Seul le Seigneur

Lc 14,25-33

De grandes foules faisaient route avec Jésus ; il se retourna et leur dit : « Si quelqu’un vient à moi sans me préférer à son père, sa mère, sa femme, ses enfants, ses frères et sœurs, et même à sa propre vie, il ne peut pas être mon disciple. Celui qui ne porte pas sa croix pour marcher à ma suite ne peut pas être mon disciple. Quel est celui d’entre vous qui, voulant bâtir une tour, ne commence par s’asseoir pour calculer la dépense et voir s’il a de quoi aller jusqu’au bout ? Car, si jamais il pose les fondations et n’est pas capable d’achever, tous ceux qui le verront vont se moquer de lui : “Voilà un homme qui a commencé à bâtir et n’a pas été capable d’achever !” Et quel est le roi qui, partant en guerre contre un autre roi, ne commence par s’asseoir pour voir s’il peut, avec dix mille hommes, affronter l’autre qui marche contre lui avec vingt mille ? S’il ne le peut pas, il envoie, pendant que l’autre est encore loin, une délégation pour demander les conditions de paix. Ainsi donc, celui d’entre vous qui ne renonce pas à tout ce qui lui appartient ne peut pas être mon disciple.

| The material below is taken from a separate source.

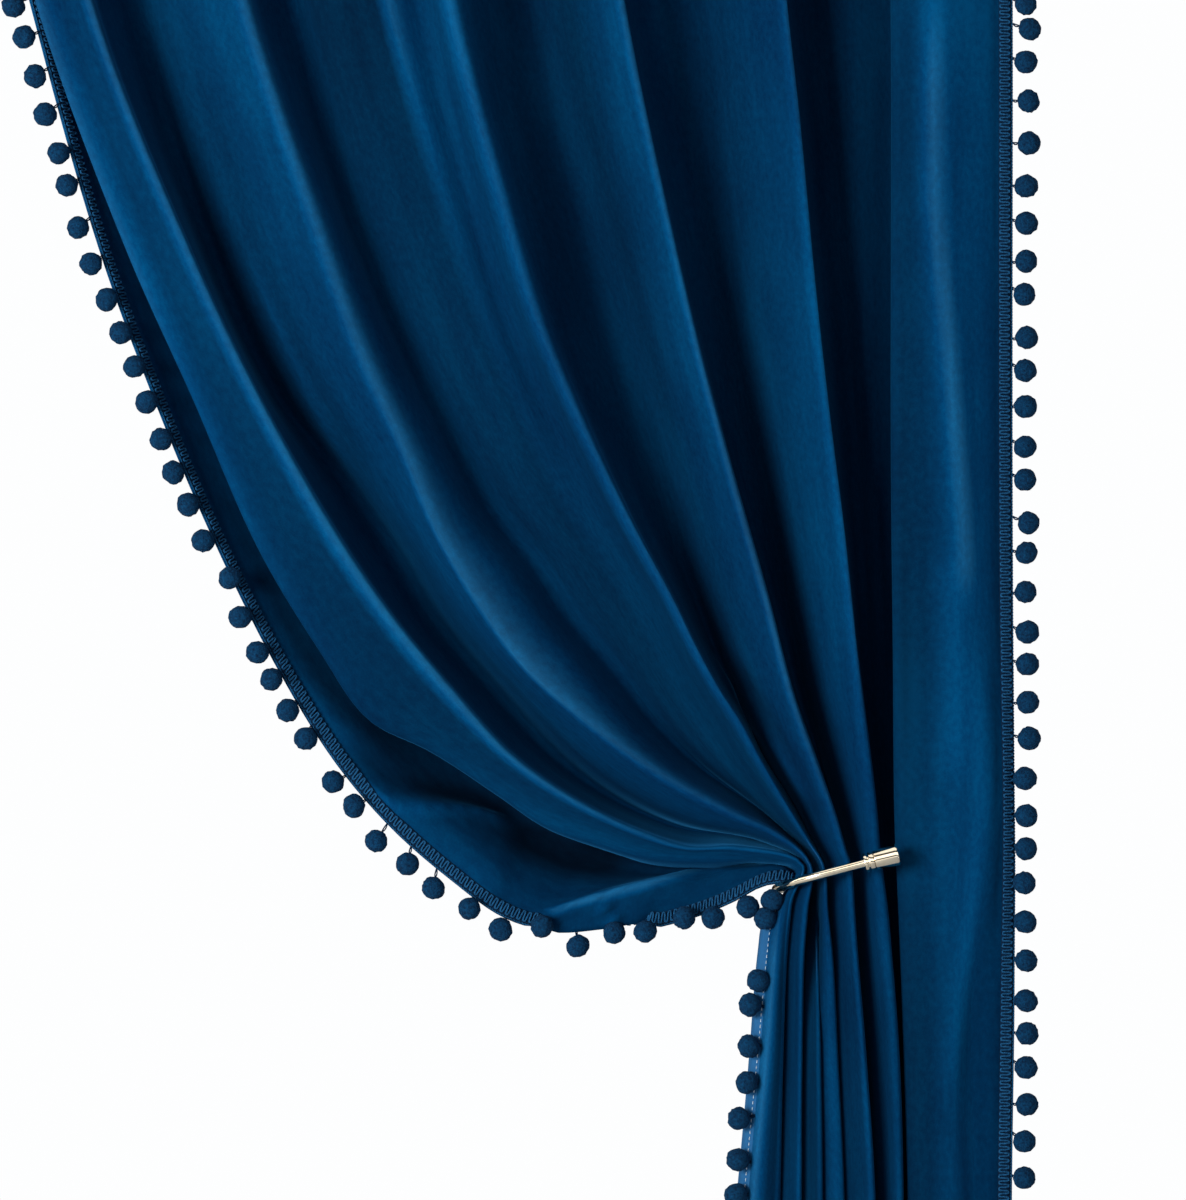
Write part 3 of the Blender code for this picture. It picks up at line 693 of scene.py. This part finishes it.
# The trim: gimp braid sewn on the front along both edges, with pompoms on short threads
braidShape = {
    "baseThickness": 0.7 * mm,
    "lift": 0.25 * mm,           # the base lies this far off the cloth's face
    "baseStep": 3.0 * mm,
    "baseIns": (1.6 * mm, 4.2 * mm, 6.8 * mm, 9.4 * mm, 11.7 * mm),    # in from the edge
    "rung": 2.5 * mm,            # spacing of the cord's crossings
    "slant": 0.3,                # how far a crossing leans, as a share of the spacing
    "turnFlat": 1.3,             # above 1, the turns run along the braid for a while
    "cordHalfWidth": 0.76 * mm,
    "cordHalfHeight": 0.9 * mm,
    "cordHump": 0.25 * mm,       # the cord rises between its turns
    "crossFrom": 3.0 * mm,       # the crossings, measured from the braid's outer edge
    "crossTo": 10.9 * mm,
    "endGap": 0.5 * mm,
    "picotPitch": 2.4 * mm,
    "picotFrom": 1.5 * mm,
    "picotDepth": 1.0 * mm,
    "picotCord": 0.5 * mm,
    "cordSteps": 5,              # points to a crossing, and to a scallop
}


class EdgeBand:
    # the strip of cloth along one edge: distance along it, distance in from the edge, and height

    def __init__(self, fromStart):
        ins = np.arange(6) * 3.0 * mm
        places = clothPlaces if fromStart else clothPlaces[:, ::-1]
        normals = clothNormals if fromStart else clothNormals[:, ::-1]
        bandPlaces, bandNormals = [], []
        for row in range(len(places)):
            along = lengthsAlong(places[row])
            bandPlaces.append(pointsAt(places[row], along, ins))
            bandNormals.append(pointsAt(normals[row], along, ins))
        self.ins = ins
        self.places = np.array(bandPlaces)
        self.normals = np.array(bandNormals)
        self.along = lengthsAlong(self.places[:, 0])
        self.length = self.along[-1]

    def sample(self, table, distance, inward):
        row = np.interp(distance, self.along, np.arange(len(self.along)))
        row = np.clip(row, 0, len(self.along) - 1.000001)
        column = np.clip(inward / (self.ins[1] - self.ins[0]), -1.0, len(self.ins) - 1.000001)
        r0 = row.astype(int)
        c0 = np.clip(column.astype(int), 0, len(self.ins) - 2)
        fr = (row - r0)[:, None]
        fc = (column - c0)[:, None]
        upper = table[r0, c0] * (1 - fc) + table[r0, c0 + 1] * fc
        lower = table[r0 + 1, c0] * (1 - fc) + table[r0 + 1, c0 + 1] * fc
        return upper * (1 - fr) + lower * fr

    def normal(self, distance, inward):
        found = self.sample(self.normals, distance, inward)
        return found / np.linalg.norm(found, axis=1, keepdims=True)

    def place(self, distance, inward, height):
        found = self.sample(self.places, distance, inward)
        return found + self.normal(distance, inward) * np.asarray(height).reshape(-1, 1)

    def spot(self, distance, inward=0.0, height=0.0):
        return self.place(np.array([distance]), np.array([inward]), [height])[0]

    def cord(self, distance, inward, height, halfWidth, halfHeight, sides):
        path = self.place(distance, inward, height)
        return cordShape(path, self.normal(distance, inward), halfWidth, halfHeight, sides)


def cordShape(path, ups, halfWidth, halfHeight, sides):
    # a closed cord along a path; ups point out of the cloth
    heading = np.gradient(path, axis=0)
    heading /= np.maximum(np.linalg.norm(heading, axis=1, keepdims=True), 1e-12)
    side = np.cross(heading, ups)
    side /= np.maximum(np.linalg.norm(side, axis=1, keepdims=True), 1e-12)
    up = np.cross(side, heading)
    turns = 2 * np.pi * np.arange(sides) / sides
    ring = (side[:, None] * (np.cos(turns) * halfWidth)[None, :, None]
            + up[:, None] * (np.sin(turns) * halfHeight)[None, :, None])
    points = (path[:, None] + ring).reshape(-1, 3)
    faces = []
    for low in range(0, (len(path) - 1) * sides, sides):
        for k in range(sides):
            after = (k + 1) % sides
            faces.append((low + k, low + after, low + sides + after, low + sides + k))
    faces.append(tuple(reversed(range(sides))))
    faces.append(tuple(range((len(path) - 1) * sides, len(path) * sides)))
    return points, faces


def joinShapes(name, shapes, slots):
    # shapes are (points, faces) whose faces count from their own first point
    points, faces, count, faceSlots = [], [], 0, []
    for (shapePoints, shapeFaces), slot in zip(shapes, slots):
        points.append(shapePoints)
        faces += [tuple(i + count for i in face) for face in shapeFaces]
        faceSlots += [slot] * len(shapeFaces)
        count += len(shapePoints)
    mesh = newMesh(name, points, faces, faceSlots)
    shape = bmesh.new()
    shape.from_mesh(mesh)
    bmesh.ops.recalc_face_normals(shape, faces=shape.faces)
    shape.to_mesh(mesh)
    shape.free()
    mesh.update()
    return mesh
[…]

Suivre le Seigneur est une réponse d’amour à son appel. Un évêque m’a dit un jour : « Les meilleures vocations sont celles qui font des sauts périlleux ». Il se réfère à ces personnes qui se laissent toucher par l’amour du Seigneur au point de tout quitter immédiatement pour le suivre. Ce sont les vocations que nous trouvons chez les apôtres, qui ont tout quitté pour suivre Jésus (cf. Mt 4, 18-22). Nous ne voyons pas chez eux une longue période de réflexion ou de préméditation avant de se décider.

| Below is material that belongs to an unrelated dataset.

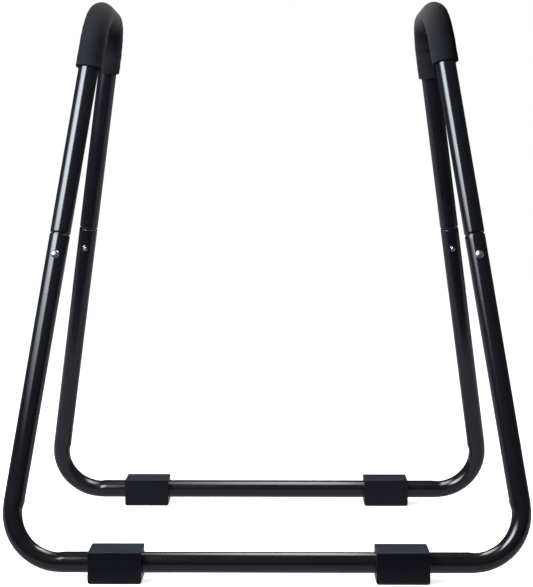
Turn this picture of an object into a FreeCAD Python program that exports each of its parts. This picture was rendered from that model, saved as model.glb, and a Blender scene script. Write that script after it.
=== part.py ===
import FreeCAD, Part
import math
import os
import re

import Sketcher
from FreeCAD import Matrix, Placement, Rotation, Vector

# Free-standing support stand: two leaning U-shaped base tubes, two inverted-U handles
# plugged and bolted into their legs, foam grips, and rubber feet on the crossbars.
# Millimetres. +Z is up, -Y is the front, the origin is on the floor under the centre.

SIZES = {
    # tubes
    "tube_diameter": 32.0,
    "tube_wall": 1.5,
    "rim_round": 1.2,           # rounding of a base leg's open end, outside
    # base frames
    "base_width": 802.0,        # between the points where a crossbar's and its legs' axes meet
    "bar_spacing": 553.0,       # front crossbar axis to rear crossbar axis
    "bar_height": 27.0,         # crossbar axis above the floor
    "leg_rise": 505.0,          # crossbar axis to a leg's open end, in the plane of the frame
    "leg_lean": 8.6,            # degrees a leg leans towards the other leg of its frame
    "frame_lean": 11.4,         # degrees a frame leans towards the other frame
    "base_bend": 75.0,          # bend radius of the tube's axis
    # handles
    "handle_height": 876.0,     # top of the handle's axis above the floor
    "handle_bend": 66.0,
    "shoulder_length": 3.5,     # swaged step from full diameter to the spigot
    "joint_gap": 1.5,           # neck left in view between the shoulder and the leg's end
    "spigot_length": 80.0,      # length inside the base leg
    "spigot_clearance": 0.1,    # radial, spigot in leg
    # foam grips
    "grip_wall": 5.0,
    "grip_round": 3.0,
    "grip_clearance": 0.1,      # radial, foam on tube
    "grip_leg": 34.0,           # straight length of foam below each bend, before the offset
    "left_grip_offset": 6.0,    # the left sleeve sits this much towards the front
    "right_grip_offset": 3.0,   # the right sleeve sits this much towards the rear
    # feet
    "foot_length": 81.0,
    "foot_depth": 62.0,
    "foot_top": 22.0,           # top face above the crossbar's axis
    "foot_bore_clearance": 0.06,
    "foot_chamfer": 3.0,        # lower edges
    "foot_round": 1.2,          # upper edges
    "front_left_inset": 44.3,   # foot's outer end face to the start of the bar's bend
    "front_right_inset": 67.3,
    "rear_left_inset": 44.3,
    "rear_right_inset": 54.3,
    # bolted joints
    "bolt_drop": 33.0,          # bolt axis below the leg's open end, along the leg
    "bolt_diameter": 6.0,
    "bolt_clearance": 0.3,      # radial, bolt in tube and washer
    "thread_clearance": 0.05,   # radial, bolt in nut
    "bolt_end": 1.8,            # bolt's tip beyond the nut
    "tip_chamfer": 0.75,
    "head_diameter": 13.0,
    "head_height": 3.8,
    "head_rim": 0.8,
    "neck_width": 6.4,          # square under the head, which stops the bolt turning
    "neck_clearance": 0.15,     # per side, square neck in its hole
    "washer_diameter": 12.0,
    "washer_thickness": 1.2,    # at the crown of the tube
    "nut_flats": 10.0,
    "nut_height": 5.0,
    "nut_face": 9.5,            # diameter of the outer face, inside the chamfered corners
    "nut_chamfer": 30.0,        # degrees, corners of the outer face
}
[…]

Cette immédiateté de la décision est-elle en contradiction avec ce que Jésus nous dit dans l’Évangile d’aujourd’hui à travers deux exemples dans lesquels il suggère une réflexion approfondie pour le suivre ?

L’un n’enlève rien à l’autre ! Nous devons prendre conscience de ce que signifie suivre le Christ dans son sens le plus concret, mais aussi dans son sens le plus large. Quand je parle de « sens plus concret », je me réfère aux vocations religieuses, dont le mode de vie correspond à celui du Seigneur. Le « sens plus large », en revanche, se réfère à tous ceux qui suivent le Seigneur dans d’autres modes de vie, pour lesquels cette parole du Seigneur compte aussi.

Sur le chemin de la suite du Seigneur, qui exige que nous aimions de tout notre cœur, de toute notre âme et de toutes nos forces, il ne peut y avoir d’autres choses qui occupent la même place dans notre cœur, voire plus. C’est pourquoi le Seigneur donne en exemple les relations humaines les plus étroites, qui sont les liens familiaux, et même la vie elle-même. L’appel du Seigneur exige un abandon total et une volonté de tout laisser derrière soi pour lui. Il s’agit avant tout d’une question d’amour.

D’une certaine manière, cette réalité se reflète dans le véritable amour conjugal. En raison de cet amour, les autres relations et même le foyer parental (cf. Gn 2,24) sont abandonnés pour pouvoir vivre désormais avec cette personne en particulier. En dehors de l’amour de Dieu, qui est au-dessus de tout, il ne peut y avoir absolument rien qui rivalise avec l’amour conjugal. Si d’autres choses apparaissent en concurrence avec cet amour, l’expression de l’amour conjugal sera blessée. Au moment de sceller le mariage, le prêtre demande si l’on est prêt à aimer l’époux ou l’épouse. Celui qui n’est pas disposé à le faire ou qui a des objections fondamentales ne remplit pas les conditions d’un mariage valide. Une bonne préparation au mariage doit montrer clairement aux futurs époux toute la dimension de l’amour conjugal, afin qu’ils sachent ce que signifie le mariage dans son caractère de don de soi, et que leur décision soit ainsi ferme.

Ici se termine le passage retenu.